Says Lemon Tree Hotels CMD, Petu Keswani, "About 85 percent of hotels in India are owned by developers or wealthy individuals and not professional companies. So while announcing a project, these stakeholders do not know what all it takes to build a hotel, leading to delay of projects."
Hotel developers on their part blame government redtape. "Not only the land cost is high in India pegged at 50 percent of the project cost as compared to just 20 percent in the US, one has to take as many as 40 to 80 approvals before starting a hotel," adds Lemon Tree's Keswani. The government, on its part, says it is easing its approval processes. Says Leena Nandan, joint secretary, ministry of tourism, the administrative ministry for the hospitality sector, "We have been in talks with state governments for a single window clearance.

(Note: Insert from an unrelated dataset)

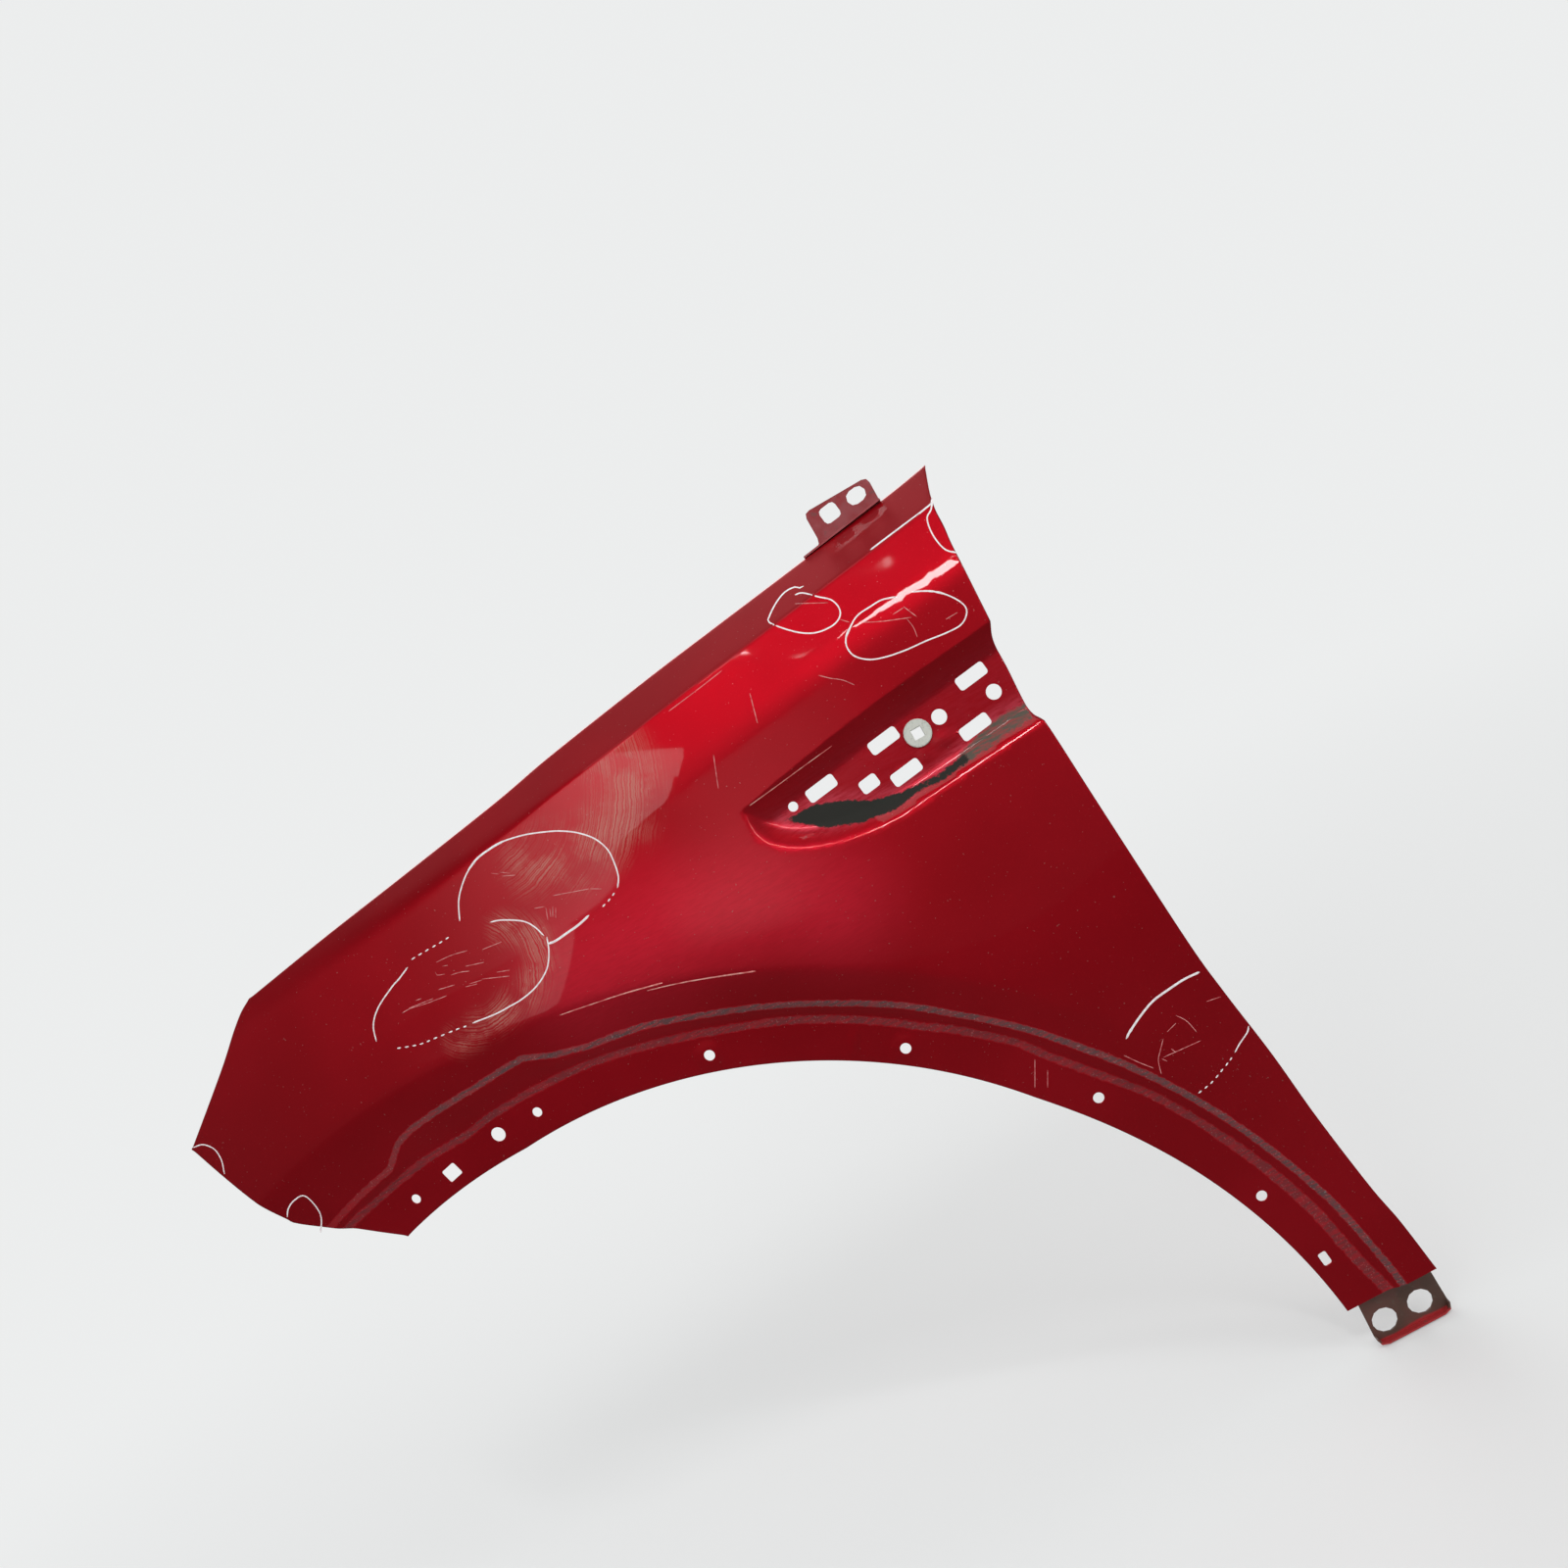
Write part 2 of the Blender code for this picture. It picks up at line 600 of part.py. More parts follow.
def hood_flange(mesh):
    """The hidden flange beside the bonnet, which carries the fender's upper bolts."""
    rear = HOOD_EDGE[0].x - FLANGE_END
    front = HOOD_EDGE[-1].x + FLANGE_END
    edge = [Vector((point.x, 0)) for point in HOOD_EDGE if front < point.x < rear]
    ends = (edge[-1].x + FLANGE_WIDTH / 2, edge[0].x - FLANGE_WIDTH / 2)
    upper = [Vector((point.x, FLANGE_WIDTH)) for point in reversed(edge) if ends[0] < point.x < ends[1]]
    holes = []
    for share in FLANGE_HOLE_shares:
        middle = Vector((ends[0] + share * (ends[1] - ends[0]), FLANGE_WIDTH / 2))
        holes.append(rounded_slot(middle, FLANGE_HOLE_LENGTH, FLANGE_HOLE_WIDTH, FLANGE_HOLE_CORNER, 0))
    cut_blank(mesh, edge + upper, holes, [], hood_flange_point)


def finished(name, mesh, finish, origin):
    """Make the object, with its place measured from the origin of the part."""
    bmesh.ops.translate(mesh, vec=-origin, verts=mesh.verts)
    data = bpy.data.meshes.new(name)
    mesh.to_mesh(data)
    mesh.free()
    data.shade_smooth()
    data.set_sharp_from_angle(angle=math.radians(SHARP_ANGLE))
    data.materials.append(finish)
    thing = bpy.data.objects.new(name, data)
    bpy.context.collection.objects.link(thing)
    return thing


def pressed_sheet(name, mesh, finish, origin, thickness, inboard):
    """Make an object of an open sheet, and give it its thickness on one side of the drawn face."""
    bmesh.ops.remove_doubles(mesh, verts=mesh.verts, dist=MERGE_GAP)
    bmesh.ops.recalc_face_normals(mesh, faces=mesh.faces)
    if sum(face.normal.y * face.calc_area() for face in mesh.faces) > 0:
        bmesh.ops.reverse_faces(mesh, faces=mesh.faces)
    thing = finished(name, mesh, finish, origin)
    wall = thing.modifiers.new("Sheet", "SOLIDIFY")
    wall.thickness = thickness
    wall.offset = -1 if inboard else 1
    wall.use_even_offset = True
    wall.use_quality_normals = True
    return thing


def fender_panel(finish, origin):
    """The pressed skin with its folds, recess, holes and turned edges."""
    mesh = bmesh.new()
    stretches = skin_outline()
    outline = [point for stretch in stretches.values() for point in stretch[:-1]]
    rows = arch_rows() + hood_rows() + recess_rows()
    placed = cut_blank(mesh, outline, arch_holes() + recess_holes(), rows, skin)
    turn_edge(mesh, placed, stretches["door"], Vector((-SHEET, DOOR_RETURN, 0)), CORNER_RELIEF)
    turn_edge(mesh, placed, stretches["lamp"], Vector((0, FRONT_RETURN, 0)), CORNER_RELIEF)
    turn_edge(mesh, placed, stretches["bumper"], Vector((0, FRONT_RETURN, 0)), CORNER_RELIEF)
    turn_edge(mesh, placed, stretches["arch"], Vector((0, ARCH_RETURN, 0)), CORNER_RELIEF)
    hood_flange(mesh)
    return pressed_sheet("fender_panel", mesh, finish, origin, SHEET, True)


def rounded_corners(points, corner):
    """A closed outline with each of its corners cut back and rounded."""
    loop = []
    for before, point, after in zip(points[-1:] + points[:-1], points, points[1:] + points[:1]):
        start = point + (before - point).normalized() * corner
        stop = point + (after - point).normalized() * corner
        for side in range(CORNER_SIDES):
            share = side / (CORNER_SIDES - 1)
            loop.append(start * (1 - share) ** 2 + point * (2 * share * (1 - share)) + stop * share ** 2)
    return loop


def upper_bracket_frame():
    """Where the rear upper bracket stands: its rear edge, its bolt face and its holes' height."""
    rear = HOOD_EDGE[0].x - UPPER_SETBACK
    middle = rear - UPPER_LENGTH / 2
    face = form(middle, height_on(HOOD_EDGE, middle)) + UPPER_INSET
    return Vector((rear, face, HEIGHT + UPPER_RISE - UPPER_HOLE_DROP))


def rear_upper_bracket(finish, origin):
    """The bolt tab that stands on the bonnet-side flange, with a square hole and an oval one."""
    place = upper_bracket_frame()
    front = place.x - UPPER_LENGTH
    count = round(UPPER_LENGTH / EDGE_PITCH)
    bend = []
    for step in range(count + 1):
        x = front + UPPER_LENGTH * step / count
        inboard = place.y - form(x, height_on(HOOD_EDGE, x))
        bend.append(Vector((x, hood_flange_point(Vector((x, inboard))).z + SEAT_GAP)))
    top = HEIGHT + UPPER_RISE
    stem = place.x - UPPER_STEM
    crown = rounded_corners([bend[-1], Vector((place.x, top)), Vector((stem, top)),
                             Vector((stem, bend[0].y + UPPER_SHOULDER_RISE)), bend[0]], UPPER_CORNER)
    upper = crown[CORNER_SIDES:-CORNER_SIDES]
    holes = [rounded_slot(Vector((place.x - UPPER_SQUARE_SETBACK, place.z)), UPPER_SQUARE_LENGTH,
                          UPPER_SQUARE_WIDTH, UPPER_SQUARE_CORNER, VENT_TILT_ANGLE),
             rounded_slot(Vector((place.x - UPPER_OVAL_SETBACK, place.z + UPPER_OVAL_RISE)),
                          UPPER_OVAL_LENGTH, UPPER_OVAL_WIDTH, UPPER_OVAL_CORNER, VENT_TILT_ANGLE)]
    mesh = bmesh.new()
    placed = cut_blank(mesh, bend + upper, holes, [], lambda flat: Vector((flat.x, place.y, flat.y)))
    rise = FLANGE_DIP * UPPER_FOOT / FLANGE_WIDTH
    turn_edge(mesh, placed, bend, Vector((0, -UPPER_FOOT, rise)), 0)
    return pressed_sheet("rear_upper_bracket", mesh, finish, origin, BRACKET_SHEET, False)


def rear_lower_bracket(finish, origin):
    """The joggled plate behind the foot of the fender, with two bolt holes and a turned-out rim."""
    pad_y = STEP_DEPTH + SHEET + SEAT_GAP
    front = arch_edge(0) + LOWER_SETBACK
    rear = front + LOWER_WIDTH
    pad_rear = front + LOWER_PAD_WIDTH
    outline = rounded_corners([Vector((rear, -LOWER_DROP)), Vector((rear, LOWER_JOGGLE_FOOT)),
                               Vector((pad_rear, LOWER_JOGGLE_TOP)), Vector((pad_rear, LOWER_PAD_TOP)),
                               Vector((front, LOWER_PAD_TOP)), Vector((front, -LOWER_DROP))], LOWER_CORNER)
    holes = [disc(Vector((front + LOWER_HOLE_INSET + side * LOWER_HOLE_SPACING, -LOWER_HOLE_DROP)),
                  LOWER_BOLT_HOLE) for side in (0, 1)]
    rows = [[Vector((front, z)), Vector((rear, z))] for z in (LOWER_JOGGLE_FOOT, LOWER_JOGGLE_TOP)]

    def lift(flat):
        down = (LOWER_JOGGLE_TOP - flat.y) / (LOWER_JOGGLE_TOP - LOWER_JOGGLE_FOOT)
        return Vector((flat.x, pad_y + LOWER_JOGGLE * min(1.0, max(0.0, down)), flat.y))

    mesh = bmesh.new()
    placed = cut_blank(mesh, outline, holes, rows, lift)
    lowest = outline[-CORNER_SIDES:] + outline[:CORNER_SIDES]
    turn_edge(mesh, placed, lowest, Vector((0, -LOWER_RIM, 0)), 0)
    return pressed_sheet("rear_lower_bracket", mesh, finish, origin, BRACKET_SHEET, True)


def vent_nut(finish, origin):
    """The white plastic nut: a round flange and a tapered shank, with a square hole right through."""
    place = recess_point(*NUT_PLACE_share)
    nudge = NUT_FLANGE / 2
    along = skin(place + Vector((nudge, 0))) - skin(place - Vector((nudge, 0)))
    up = skin(place + Vector((0, nudge))) - skin(place - Vector((0, nudge)))
    outward = along.cross(up).normalized()
    frame = Matrix((along.normalized(), outward.cross(along.normalized()), outward)).transposed().to_4x4()
    frame.translation = skin(place) + outward * SEAT_GAP - origin
    top = NUT_FLANGE_THICK
    profile = [(NUT_TIP / 2, -NUT_SHANK_LENGTH), (NUT_SHANK / 2, -NUT_SHANK_LENGTH / 2), (NUT_SHANK / 2, 0),
               (NUT_FLANGE / 2, 0), (NUT_FLANGE / 2, top - NUT_EDGE_ROUND),
               (NUT_FLANGE / 2 - NUT_EDGE_ROUND, top)]
    mesh = bmesh.new()
    rings = []
    for radius, height in profile:
        turns = [2 * math.pi * side / NUT_SIDES for side in range(NUT_SIDES)]
        rings.append([mesh.verts.new((radius * math.cos(turn), radius * math.sin(turn), height))
                      for turn in turns])
    for lower, upper in zip(rings, rings[1:]):
        for side in range(NUT_SIDES):
            after = (side + 1) % NUT_SIDES
            mesh.faces.new((lower[side], lower[after], upper[after], upper[side]))
    mesh.faces.new(rings[0][::-1])
    mesh.faces.new(rings[-1])
    nut = finished("vent_nut", mesh, finish, Vector((0, 0, 0)))
    nut.matrix_world = frame

    cutter_mesh = bmesh.new()
    bmesh.ops.create_cube(cutter_mesh, size=1)
    bmesh.ops.scale(cutter_mesh, vec=(NUT_BORE, NUT_BORE, 4 * NUT_SHANK_LENGTH), verts=cutter_mesh.verts)
    cutter = finished("vent_nut_bore", cutter_mesh, finish, Vector((0, 0, 0)))
    cutter.matrix_world = frame
    cutter.hide_render = True
    cutter.display_type = "WIRE"
    bore = nut.modifiers.new("Bore", "BOOLEAN")
    bore.operation = "DIFFERENCE"
    bore.object = cutter
    return nut


def main():
    clear_scene()
    origin = upper_bracket_frame()
    web_front = UPPER_SQUARE_SETBACK - UPPER_SQUARE_LENGTH / 2
    web_rear = UPPER_OVAL_SETBACK + UPPER_OVAL_LENGTH / 2
    origin.x -= (web_front + web_rear) / 2
    fender_panel(paint("red_paint", (0.42, 0.010, 0.018), 0.28, 0.55, 1.0), origin)
    rear_upper_bracket(paint("thin_red_paint", (0.46, 0.085, 0.10), 0.40, 0.20, 0.3), origin)
    rear_lower_bracket(paint("dull_red_paint", (0.20, 0.030, 0.028), 0.45, 0.20, 0.2), origin)
    vent_nut(paint("white_nylon", (0.62, 0.63, 0.58), 0.50, 0.0, 0.0), origin)


main()
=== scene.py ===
import math

import bpy
import numpy as np
from mathutils import Matrix, Vector
from mathutils.geometry import delaunay_2d_cdt
from mathutils.kdtree import KDTree


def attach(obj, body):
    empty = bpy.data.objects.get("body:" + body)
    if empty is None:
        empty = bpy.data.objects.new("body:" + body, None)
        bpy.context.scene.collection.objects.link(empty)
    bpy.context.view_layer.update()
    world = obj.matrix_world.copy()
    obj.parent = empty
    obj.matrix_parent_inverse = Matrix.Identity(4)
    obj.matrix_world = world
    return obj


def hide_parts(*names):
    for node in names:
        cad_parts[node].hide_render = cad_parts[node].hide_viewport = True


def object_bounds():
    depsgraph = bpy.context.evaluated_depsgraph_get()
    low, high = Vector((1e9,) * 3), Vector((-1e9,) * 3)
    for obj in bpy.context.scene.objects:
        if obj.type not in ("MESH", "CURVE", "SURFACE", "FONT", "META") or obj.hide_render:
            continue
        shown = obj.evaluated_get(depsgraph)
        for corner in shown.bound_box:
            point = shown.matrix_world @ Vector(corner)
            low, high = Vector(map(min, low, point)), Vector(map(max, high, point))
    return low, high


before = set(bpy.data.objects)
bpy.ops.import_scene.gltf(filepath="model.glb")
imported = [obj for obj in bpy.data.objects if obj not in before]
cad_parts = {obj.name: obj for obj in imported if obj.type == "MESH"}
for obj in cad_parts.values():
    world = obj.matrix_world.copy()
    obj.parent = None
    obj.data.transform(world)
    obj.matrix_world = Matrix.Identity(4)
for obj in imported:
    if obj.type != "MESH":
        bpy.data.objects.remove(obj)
cad_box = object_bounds()
bpy.ops.object.select_all(action="DESELECT")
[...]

In fact Andhra Pradesh is the first one to do it and others will follow suit."
Global hotel chains like Marriott, already present in the country, feel that the delays have always been inevitable in the Indian market. Says Class R. Elze, senior VP, hotel development, Asia Pacific, Marriott International, "Delays have always been a part of hotel development in India as it takes longer to get approvals as compared to other countries.
Also construction delays are there." However, Deepak Mowar, VP-Hotels of Parsvnath Developers, has a different point of view, "Approvals take a lot of time, but while announcing a project a developer takes it into account, so a delay can not be blamed on the approvals (alone). Many developers had made forward looking announcements without even having adequate land bank."
The government agrees that the country is facing hotel room crunch. So it is looking at various alternate accommodation options to meet the shortage. About 300 units of bread & breakfast (B&B) accommodation, with a room inventory of more than 900 rooms, have been added, according to government sources. It has also introduced a camping-site policy. "These policies will give a fillip to tourism. There is greater interest in India now. The B&B policy is on track as the home ministry is giving tax incentives. Himachal Pradesh will also introduce the policy soon on a similar lines. Uttar Pradesh is also examining the concept closely and will soon launch it. In Kerala and Sikkim it is already a hit," adds Ministry of Tourism's Nandan.